The mechanical part — logging every expense to the right property, categorizing it, and totaling it at year end — is exactly the kind of record-keeping that also saves you at tax time. KeyLoft handles this per-property and works offline, so the plumbing invoice gets logged from the driveway instead of lost in a glovebox. If you also freelance or run a side business, the same discipline applies to your personal books; something like Stintly covers self-employment income and expense tracking the way KeyLoft covers your rentals.

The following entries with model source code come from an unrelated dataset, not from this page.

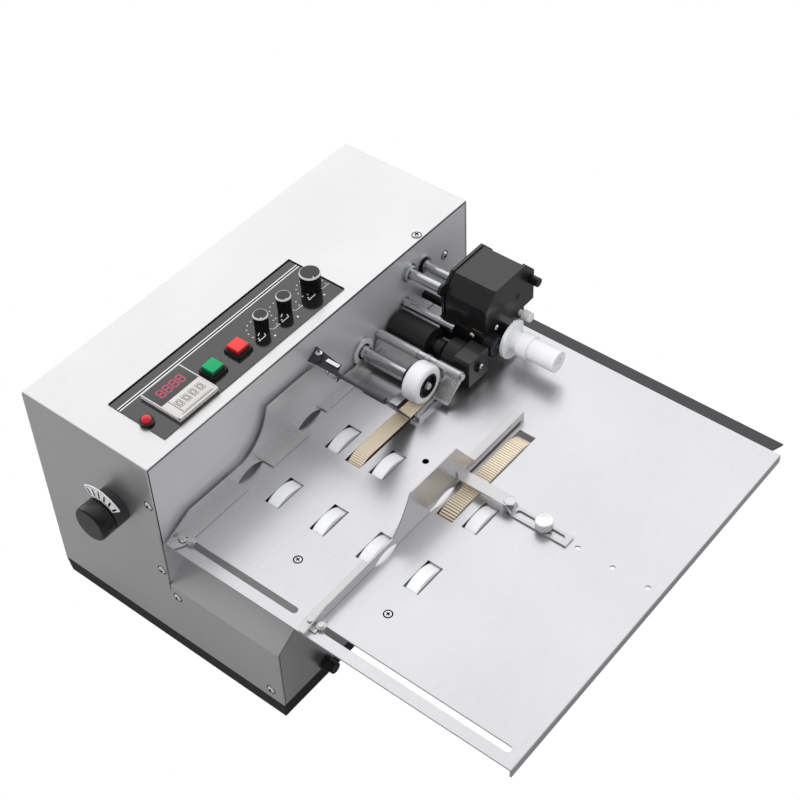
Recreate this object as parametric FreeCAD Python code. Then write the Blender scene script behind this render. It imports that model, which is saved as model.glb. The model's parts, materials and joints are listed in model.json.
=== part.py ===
"""Date coding machine, in millimetres.

Work frame: x runs with the feed from the left end of the casing, y from the front plate towards
the back (the table lies on the minus side), z up from the top of the tray's floor.
At export every piece is shifted so that the origin is under the middle of the machine.
"""
import FreeCAD, Part
import math
import os

V = FreeCAD.Vector

# Casing
casing_length = 420.0
casing_depth = 145.0
casing_height = 228.0
sheet = 1.5
fold_radius = 2.0
plate_thickness = 3.0
seam = 0.8
tray_height = 12.0
tray_floor = 4.0
tray_lean = 5.0
foot_height = 8.0
foot_radius = 11.0
foot_inset = 26.0
housing_reach = 123.5
housing_side_height = 83.0
shoulder_angle = 33.0
exit_shoulder_angle = 51.0
relief_depth = 8.0
relief_width = 1.0
vent_count = 9
vent_pitch = 11.0
vent_length = 46.0
vent_width = 4.0
vent_height = 165.0

# Table
table_top = 136.0
table_left = 3.0
table_right_inset = 25.0
table_reach = 356.6
table_flange = 9.0
lip_run = 23.7
lip_drop = 12.7
lip_lap = 12.0
fence_slot_x = 16.8
fence_slot_width = 6.5
left_slot_start = 15.0
left_slot_end = 135.5
right_slot_start = 157.5
right_slot_end = 346.5
spare_hole_radius = 3.0
thumb_screw_y = 242.2
thread_pitch_y = 34.0
thread_hole_radius = 2.4
table_screw_radius = 4.2
table_screw_xy = ((57.4, 100.8), (59.2, 194.6))

# Feed wheels and belts
wheel_radius = 27.0
wheel_width = 12.0
wheel_edge = 1.5
wheel_proud = 3.5
first_column_x = 105.0
belt_lead = 3.0
first_row_y = 44.0
row_pitch = 50.0
row_count = 4
wheel_slot_width = 15.4
wheel_slot_length = 33.4
feed_shaft_radius = 4.0
belt_width = 15.0
belt_thickness = 2.5
belt_outer_radius = 25.5
belt_to_roller = 5.0
belt_slot_margin = 1.0
fence_over_belt = 0.4
bracket_y = 208.0
bracket_flange = 12.0
bracket_end = 18.0

# Clearances
running_fit = 0.05
curved_gap = 0.3
lift_gap = 0.3

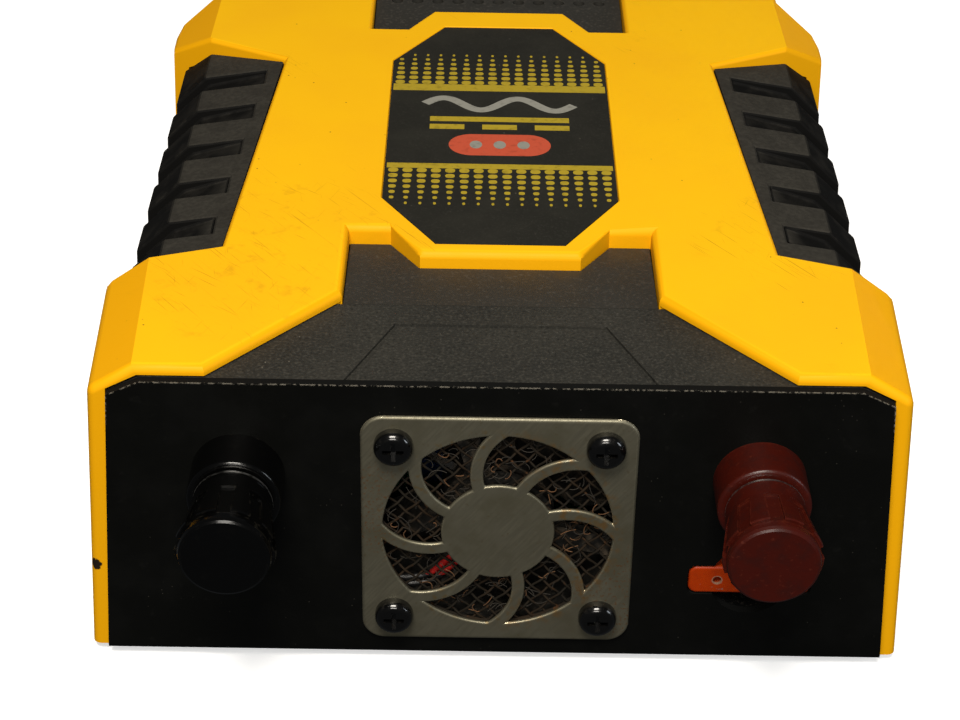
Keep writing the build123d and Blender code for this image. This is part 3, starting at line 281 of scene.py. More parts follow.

Positive cash flow isn’t found in a good deal. It’s maintained through good bookkeeping, honest reserves, and quarterly attention.
The Bottom Line
Cash flow is the number that decides whether your rental is a business or an expensive hobby. Calculate it with every expense on the table — including the ones you haven’t paid yet — and it will tell you the truth about each property you own. From there, the levers are unglamorous but reliable: fill vacancies fast, keep rent near market, fight the recurring bills, and never defer the small repair that becomes the big one.
Run the full formula on your own properties this month. If the honest number surprises you, that’s not bad news — it’s the first accurate picture you’ve had, and the only starting point from which the number goes up.